PHOENIX - A protest in Downtown Phoenix amid national controversy over the death of an unarmed black man while in police custody has resulted in unrest.
The demonstration began following a vigil for Dion Johnson in Eastlake Park, who was shot and killed by a DPS trooper on May 25.
Video captured by SkyFOX late Friday night show some protesters breaking windows at some businesses, and some trying to break into buildings near the Phoenix Police headquarters.
According to Phoenix Police, various properties, including windows and doors to municipal and private businesses, have been broken. Cars were reportedly damaged as well, and a fire was also seen burning at a multi-story garage.
A total of 18 locations had reported damage, ranging from broken windows to graffiti.
In video taken by SkyFOX, protesters were seen moving east from the Phoenix Police headquarters late Friday night, heading into other parts of Downtown Phoenix.
Earlier in the night, protesters gathered in front of the Phoenix Police headquarters. Police later declared an unlawful assembly and ordered the crowds to disperse.
Officials say protesters began throwing bottles, rocks, fireworks and other objects at police headquarters and towards law enforcement.
Pepper spray and pepper balls were used to break up the crowds, police say. At the same time, eight Phoenix PD vehicles had their tires slashed and windows broken.
No injuries were reported, but officials say eight officers were assaulted by objects thrown at them.

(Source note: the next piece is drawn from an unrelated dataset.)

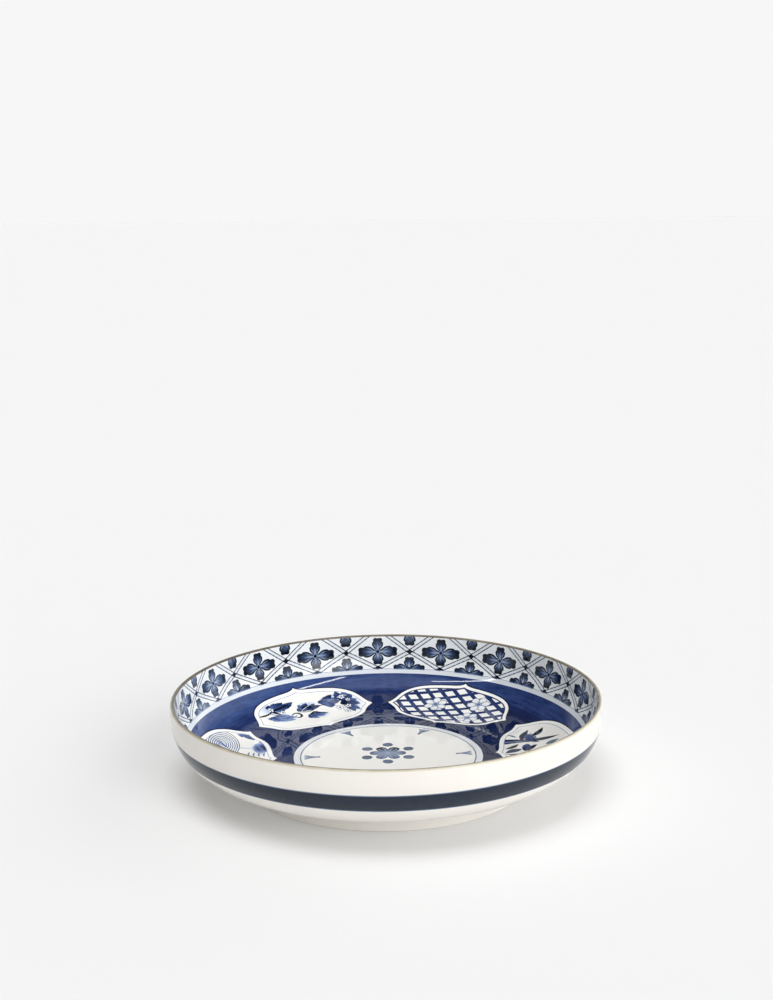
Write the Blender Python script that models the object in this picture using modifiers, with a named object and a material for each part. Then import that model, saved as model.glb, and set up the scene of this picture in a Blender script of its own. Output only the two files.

Two men were arrested: Michael Lane, 44, and Andrew Givens, 36,
Lane was arrested for rioting, criminal damage and unlawful assembly, while Givens was arrested for aggravated assault on an officer, unlawful assembly and possession of narcotic drugs.
Arizona governor Doug Ducey responded Saturday morning to the protests, commending law enforcement for their work in responding to the situation.
"In Arizona, we will always respect the 1st Amendment rights of citizens to peacefully assemble and make their voices heard," wrote Ducey. "We will not, however, tolerate rioting, looting, violence, destruction of property or any behavior that endangers the safety or rights of others".
Ducey said the Phoenix and Tucson police departments will be offered the full support of the state.
Friday's protest was the second time in as many days that protesters gathered in Downtown Phoenix in the aftermath of George Floyd's death. Floyd's death while in police custody in Minneapolis, Minnesota have sparked numerous protests across the country, including in Detroit, the San Francisco Bay area, and Washington DC.
One of the four officers involved, identified as Derek Chauvin, is being charged with third-degree murder and manslaughter, according to authorities.
Protests on Thursday night in Phoenix resulted in the arrest of eight people.
"Unfortunately, the actions of a small group of individuals changed that peaceful protests to one that was criminal," said Phoenix Police Chief Jeri Williams earlier on Friday.
On Friday, Chief Williams apologized to members of the media over a statement that some took as a threat to arrest members of the media for remaining at the scene while an unlawful assembly declaration was made.
"In no way do we intend to curtail your right to collect and report the news. We value our relationship with the media," the statement read, in part.